1844 ENGLISH POETRY 1579-1830: SPENSER AND THE TRADITION

Rev. John Langhorne

Robert Chambers, in Cyclopaedia of English Literature (1844; 1850) 2:72-73.



DR. JOHN LANGHORNE, an amiable and excellent clergyman, has long lost the popularity which he possessed in his own day as a poet; but his name nevertheless claims a place in the history of English literature. He was born at Kirkby Steven, in Westmoreland, in 1735, and held the curacy and lectureship of St John's, Clerkenwell, in London. He afterwards obtained a prebend's stall in Wells cathedral, and was much admired as a preacher. He died in 1779. Langhorne wrote various prose works, the most successful of which was his "Letters of Theodosius and Constantia;" and, in conjunction with his brother, he published a translation of "Plutarch's Lives," which still maintains its ground as the best English version of the ancient author.
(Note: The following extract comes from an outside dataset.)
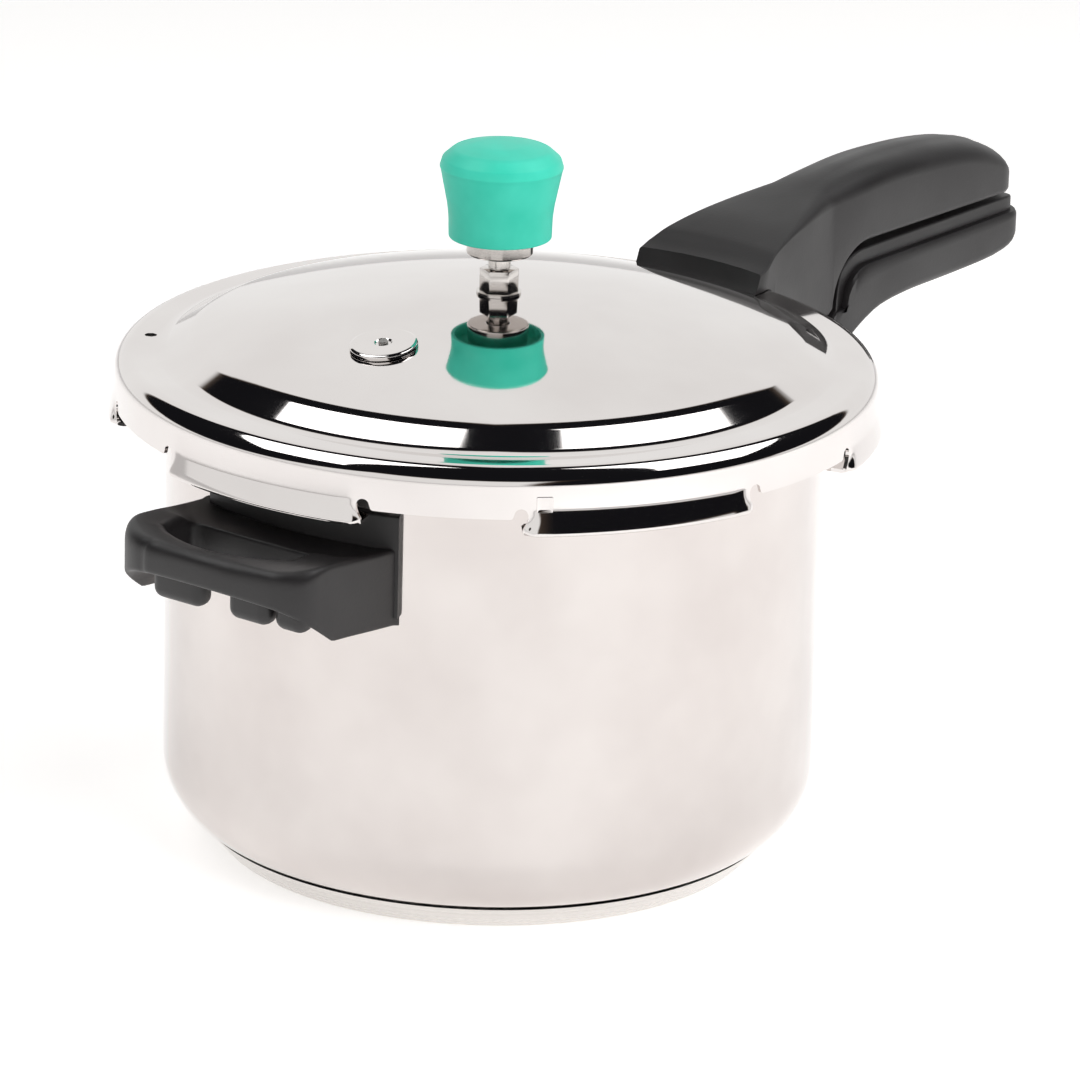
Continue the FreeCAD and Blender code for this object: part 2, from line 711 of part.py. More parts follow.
def helper_handle_parts():
    # short loop handle opposite the long ones, with a finger slot and a plate up the wall
    wall_x = "-sqrt(pot_radius ^ 2 - helper_half_width ^ 2)"
    outer_x = "-(helper_reach - helper_bow_rise)"
    corner_half = "helper_half_width - helper_corner"
    plan = new_body("helper_handle_plan")
    padded(plan, "helper_plan_pad", "XY_Plane", [
        (wall_x, "-helper_half_width", "-pot_radius"),
        (wall_x, "helper_half_width"),
        (outer_x + " + helper_corner", "helper_half_width", "helper_corner"),
        (outer_x, corner_half, "helper_bow"),
        (outer_x, "-(%s)" % corner_half, "helper_corner"),
        (outer_x + " + helper_corner", "-helper_half_width"),
    ], "rim_top")
    pocketed(plan, "helper_slot", "XY_Plane", [
        ("-helper_slot_inner", "-helper_slot_half"),
        ("-helper_slot_inner", "helper_slot_half"),
        ("-helper_slot_outer + helper_slot_bow", "helper_slot_half", "helper_slot_curve"),
        ("-helper_slot_outer + helper_slot_bow", "-helper_slot_half"),
    ])
    side = new_body("helper_handle_side")
    padded(side, "helper_side_pad", "XZ_Plane", [
        ("-helper_reach - 1", "helper_bar_bottom"),
        ("-helper_belly_x", "helper_belly"),
        ("-helper_inside", "helper_bottom"),
        ("-helper_inside", "helper_side_top"),
        ("-helper_slot_outer", "helper_bar_top"),
        ("-helper_reach - 1", "helper_bar_top - 1"),
    ], "2 * helper_half_width", symmetric=True)
    plate = new_body("helper_handle_plate")
    turned(plate, "helper_plate_turn", [
        ("-helper_plate_reach", "helper_belly"),
        ("-pot_radius", "helper_belly"),
        ("-pot_radius", "helper_plate_top"),
        ("-helper_plate_reach", "helper_plate_top"),
    ], "2 * asin(helper_half_width / pot_radius)")
    blank = fused("helper_handle_blank", [common("helper_handle_form", plan, side), plate])
    tongue_top = "helper_strap_height + strap_thickness"
    tongue = block("helper_tongue",
                   ("-helper_strap_reach", "-helper_strap_half", "helper_strap_height"),
                   ("-pot_radius + pot_wall / 4", "helper_strap_half", tongue_top))
    screws = []
    ways = []
    for side_name, place in (("left", "helper_screw_place"), ("right", "-helper_screw_place")):
        bottom = "helper_bottom + screw_head_height"
        screw_x = "-(helper_strap_reach + pot_radius) / 2"
        name = "helper_screw_" + side_name
        screws.append(screw(name, screw_x, place, bottom, "helper_strap_height + 2 * strap_thickness"))
        way = cylinder(name + "_way", "screw_head_radius", "helper_bottom - 1", bottom, screw_x, place)
        ways.append(way)
    pot_wall_round = cylinder("helper_wall_round", "pot_radius", "0", "rim_top")
    bracket = cut("helper_bracket", tongue, [pot_wall_round] + screws)
    handle = cut("helper_handle", blank, [tongue] + screws + ways)
    return [handle, bracket] + screws


# ---- the assembly ----

nodes = [pot_body(), base_core(), base_cap()]
nodes += body_handle_parts()
nodes += helper_handle_parts()
nodes += [lid_shell(), lid_gasket(), vent_pipe(), vent_ring(), vent_nut()]
nodes += safety_valve()
nodes += lid_handle_parts()
nodes += [weight_cover(), weight_core(), weight_needle()]
doc.recompute()

for item in doc.Objects:
    for state in ("Invalid", "Error"):
        if state in item.State:
            raise RuntimeError("%s is in state %s" % (item.Label, state))

os.makedirs("parts", exist_ok=True)
for item in nodes:
    shape = item.Shape
    if shape.isNull() or not shape.isValid() or len(shape.Solids) != 1:
        raise RuntimeError(item.Label + " is not one valid solid")
    shape.exportStep(os.path.join("parts", item.Label + ".step"))
    print("%-24s %8.2f cm3" % (item.Label, shape.Volume / 1000))
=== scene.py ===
import math
import bpy
import bmesh
from mathutils import Matrix, Vector
from mathutils.kdtree import KDTree


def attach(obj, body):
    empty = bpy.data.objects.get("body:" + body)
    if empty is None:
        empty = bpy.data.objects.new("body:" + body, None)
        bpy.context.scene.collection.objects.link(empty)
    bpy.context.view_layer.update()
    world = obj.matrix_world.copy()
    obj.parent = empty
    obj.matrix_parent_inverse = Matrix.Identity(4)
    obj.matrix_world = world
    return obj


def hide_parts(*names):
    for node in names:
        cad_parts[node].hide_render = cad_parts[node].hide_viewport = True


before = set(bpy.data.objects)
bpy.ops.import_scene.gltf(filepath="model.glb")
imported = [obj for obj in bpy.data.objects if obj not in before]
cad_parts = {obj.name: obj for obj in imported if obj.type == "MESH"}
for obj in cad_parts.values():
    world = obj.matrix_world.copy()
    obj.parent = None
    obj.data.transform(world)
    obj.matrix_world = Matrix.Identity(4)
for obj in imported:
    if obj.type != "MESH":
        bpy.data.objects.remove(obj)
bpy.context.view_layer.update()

mm = 0.001  # every size below is in millimetres


def srgb(code, alpha=1.0):
    # "#rrggbb" to the linear colour that the shader wants
    parts = [int(code[i:i + 2], 16) / 255 for i in (1, 3, 5)]
    return [p / 12.92 if p <= 0.04045 else ((p + 0.055) / 1.055) ** 2.4 for p in parts] + [alpha]


def node(tree, kind, settings=None, links=None):
    # adds one node; a setting is an input's name or number, an attribute, or a colour ramp's stops
    made = tree.nodes.new(kind)
    for name, value in (settings or {}).items():
        if name == "stops":
            line = made.color_ramp
            while len(line.elements) < len(value):
                line.elements.new(0.5)
            for element, (position, colour) in zip(line.elements, value):
                element.position = position
                element.color = srgb(colour)
        elif isinstance(name, int) or name in made.inputs:
            made.inputs[name].default_value = value
        else:
            setattr(made, name, value)
    for name, socket in (links or {}).items():
        tree.links.new(socket, made.inputs[name])
    return made


def newMaterial(name, metallic=0.0, ior=1.5):
    material = bpy.data.materials.new(name)
    material.use_nodes = True
    tree = material.node_tree
    shader = tree.nodes["Principled BSDF"]
    shader.inputs["Metallic"].default_value = metallic
    shader.inputs["IOR"].default_value = ior
    place = node(tree, "ShaderNodeTexCoord").outputs["Object"]
    return material, tree, shader, place


def surface(tree, shader, pattern, colours, rough, relief, depth):
    # one pattern drives colour and roughness, another (or the same) a relief that is depth mm high
    low, high = 0.3, 0.7  # most of a noise's values lie between these
    stops = [(low, colours[0]), (high, colours[1])]
    tone = node(tree, "ShaderNodeValToRGB", {"stops": stops}, {"Fac": pattern})
    spread = {"From Min": low, "From Max": high, "To Min": rough[0], "To Max": rough[1]}
    gloss = node(tree, "ShaderNodeMapRange", spread, {"Value": pattern})
    bump = node(tree, "ShaderNodeBump", {"Distance": depth * mm}, {"Height": relief})
    tree.links.new(tone.outputs["Color"], shader.inputs["Base Color"])
    tree.links.new(gloss.outputs["Result"], shader.inputs["Roughness"])
    tree.links.new(bump.outputs["Normal"], shader.inputs["Normal"])
    return tone


def mirrorStainless(name, colours, rough, wave):
    # 304 stainless sheet, drawn and mirror-buffed: sharp reflections with a faint haze where the mop
    # dwelt, and the slight unevenness that drawn sheet keeps
    material, tree, shader, place = newMaterial(name, metallic=1.0)
    haze = node(tree, "ShaderNodeTexNoise", {"Scale": 1 / (45 * mm), "Detail": 3.0}, {"Vector": place})
    swell = node(tree, "ShaderNodeTexNoise", {"Scale": 1 / (60 * mm), "Detail": 1.0}, {"Vector": place})
    surface(tree, shader, haze.outputs["Fac"], colours, rough, swell.outputs["Fac"], wave)
    return material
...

His poetical works were chiefly slight effusions, dictated by the passion or impulse of the moment; but he made an abortive attempt to repel the coarse satire of Churchill, and to walk in the magic circle of the drama. His ballad, "Owen of Carron," founded on the old Scottish tale of Gil Morrice, is smoothly versified, but in poetical merit is inferior to the original. The only poem of Langborne's which has a cast of originality is his "Country Justice." Here he seems to have anticipated Crabbe in painting the rural life of England in true colours. His picture of the gipsies, and his sketches of venal clerks and rapacious overseers, are genuine likenesses. He has not the raciness or the distinctness of Crabbe, but is equally faithful, and as sincerely a friend to humanity. He pleads warmly for the poor vagrant tribe:—

Still mark if vice or nature prompts the deed
Still mark the strong temptation and the need:
On pressing want, on famine's powerful call,
At least more lenient let thy justice fall.
For him who, last to every hope of life,
Has long with Fortune bold unequal strife,
Known to no human love, no human care,
The friendless homeless object of despair;
For the poor vagrant feel, while he complains,
Nor from sad freedom send to sadder chains.
Alike if folly or misfortune brought
Those last of woes his evil days have wrought;
Believe with social mercy and with me,
Folly's misfortune in the first degree.

Perhaps on some inhospitable shore
The houseless wretch a widowed parent bore;
Who then, no more by golden prospects led,
Of the poor Indian begged a leafy bed.
Cold on Canadian hills or Minden's plain,
Perhaps that parent mourned her soldier slain;
Bent o'er her babe, her eye dissolved in dew,
The big drops mingling with the milk he drew,
Gave the sad presage of his future years,
The child of misery, baptised in tears.

This allusion to the dead soldier and his widow on the field of battle was made the subject of a print by Bunbury, under which were engraved the pathetic lines of Langhorne. Sir Walter Scott has mentioned, that the only time he saw Burns, the Scottish poet, this picture was in the room. Burns shed tears over it; and Scott, then a lad of fifteen, was this only person present who could tell him where the lines were to be found. The passage is beautiful in itself, but this incident will embalm and preserve it for ever.